Un premier plan de lutte contre l’esclavage moderne au bilan terne et les vives suggestions de la CNCDH
Mais qu’attend l’Etat pour passer à l’offensive contre des conditions humaines si abusives ? La CNCDH s’indigne de cette inertie presque totale : « Au moment où ce rapport est publié, la France n’est toujours pas dotée d’une politique publique à part entière de lutte contre la traite et l’exploitation des êtres humains ». Un plan d’action national a certes été lancé en 2014, avec la CNCDH qui a hérité du mandat de rapporteur national indépendant : ceci équivaut à un droit de regard dont elle ne s’est pas privée concernant ce plan rimant pour l’instant avec du flan.
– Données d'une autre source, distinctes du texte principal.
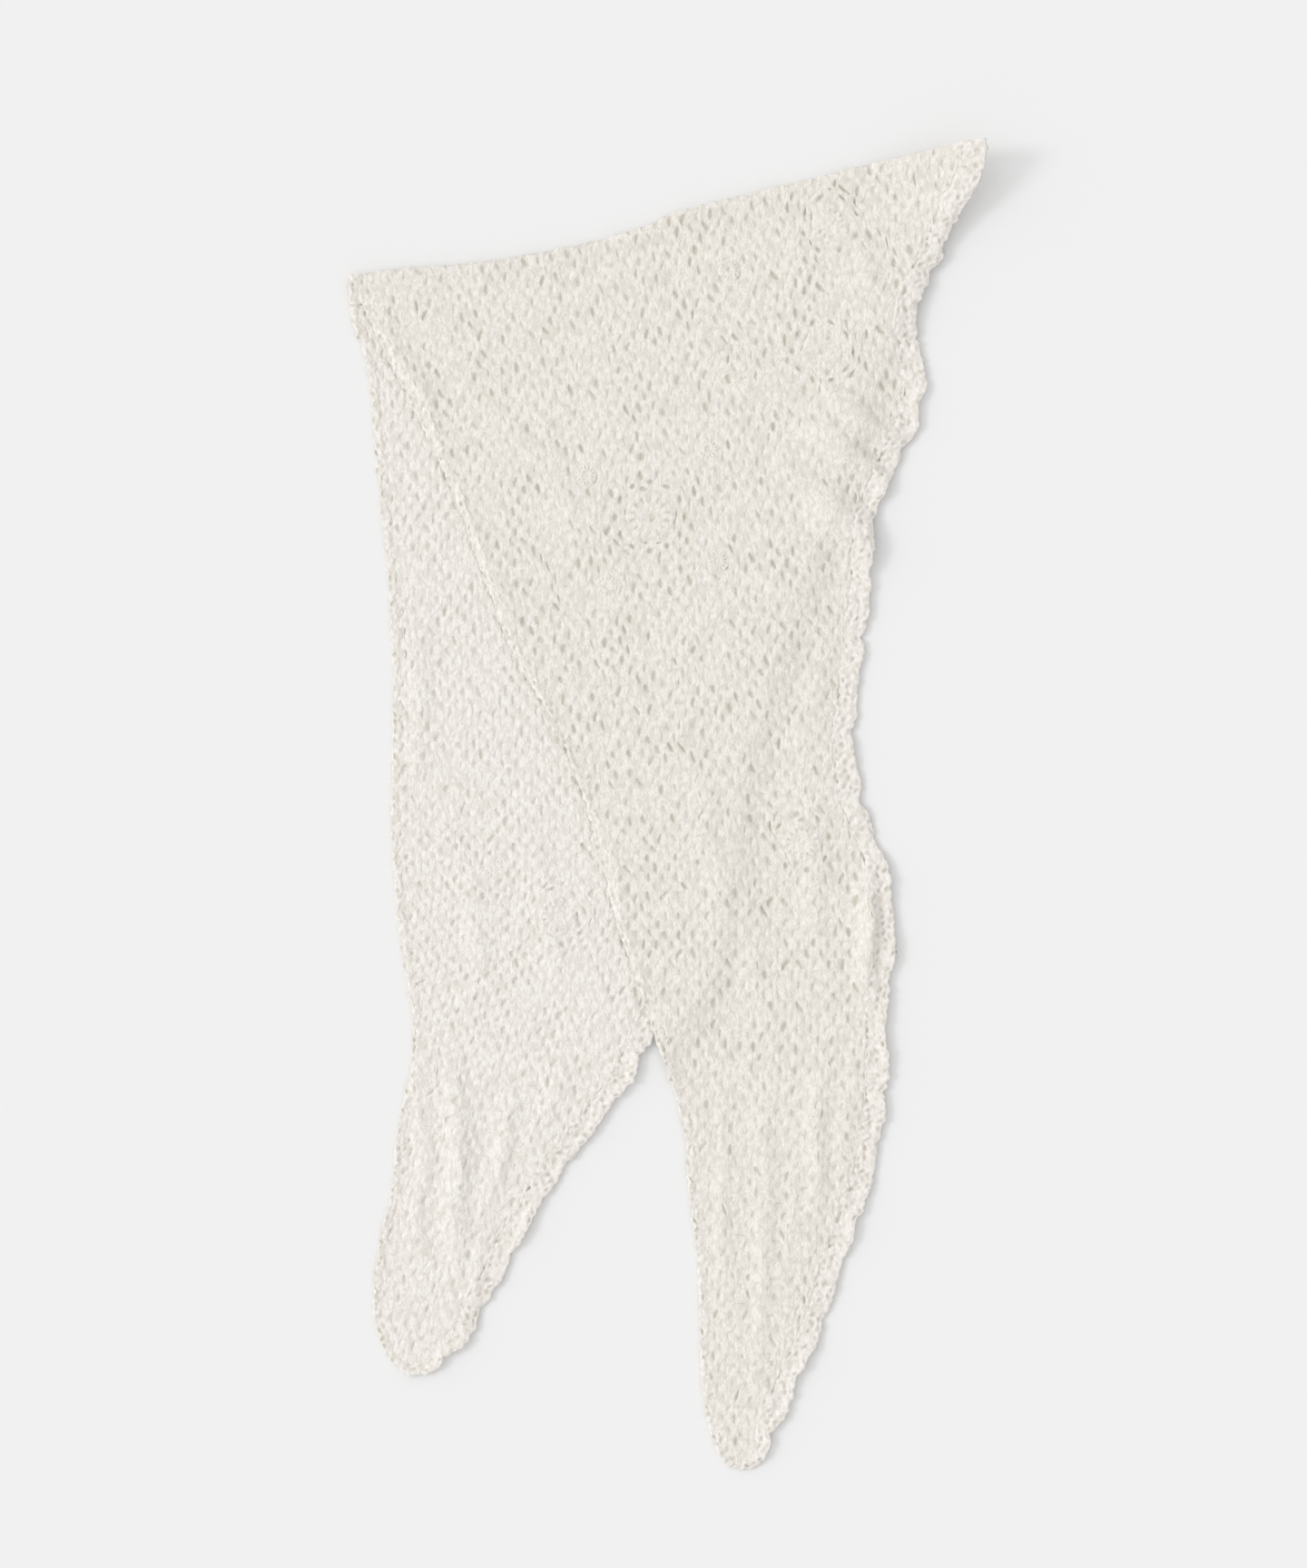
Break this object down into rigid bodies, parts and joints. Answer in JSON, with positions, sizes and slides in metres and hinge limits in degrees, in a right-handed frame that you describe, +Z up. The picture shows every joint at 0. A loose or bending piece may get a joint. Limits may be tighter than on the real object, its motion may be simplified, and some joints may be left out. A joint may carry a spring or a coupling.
{
  "type": "folded lace shawl",
  "caption": "Triangular lace shawl in ivory cotton, folded once across the middle and laid flat, with scalloped borders, flowers and a rolled neck edging.",
  "frame": {"origin": "middle of the folded shawl's outline, on the surface it lies on", "axes": "+Y from the tails to the fold at the top, the shawl's longest way; +X along the fold towards its lifted corner; +Z up from the surface, the shortest way"},
  "size_m": [0.384, 0.805, 0.03],
  "materials": {
    "lace": "matt ivory cotton yarn, worked in open lace",
    "border": "matt ivory cotton yarn, worked in dense bobbles",
    "edging": "matt ivory cotton yarn, worked in a narrow rolled band"
  },
  "bodies": {
    "root": {"under_half": "lace", "upper_half": "lace", "fold_turn": "lace", "border_under": "border", "border_upper": "border", "neck_edging_under": "edging", "neck_edging_upper": "edging"}
  },
  "joints": []
}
Le constat est en effet très mitigé par rapport aux ambitions du texte : « bon nombre de mesures n’ont à ce jour pas été mises en place », pour citer cette institution référente. Pour elle, afin de débloquer la situation sévèrement au point mort, les pouvoirs publics doivent être le moteur exemplaire de ce combat contre l’injustice et financer des actions coordonnées : poursuite des auteurs de la traite, démantèlement des réseaux, prise en charge psychologique des victimes, surtout les mineurs impuissants qui « doivent toujours être considérés comme victimes, et non comme délinquants ou migrants irréguliers ». Le mois dernier, Europol s’alarmait de la disparition de 10 000 enfants réfugiés en Europe et pouvant alimenter à la fois les ateliers clandestins et être les jouets sexuels pervers de pédophiles.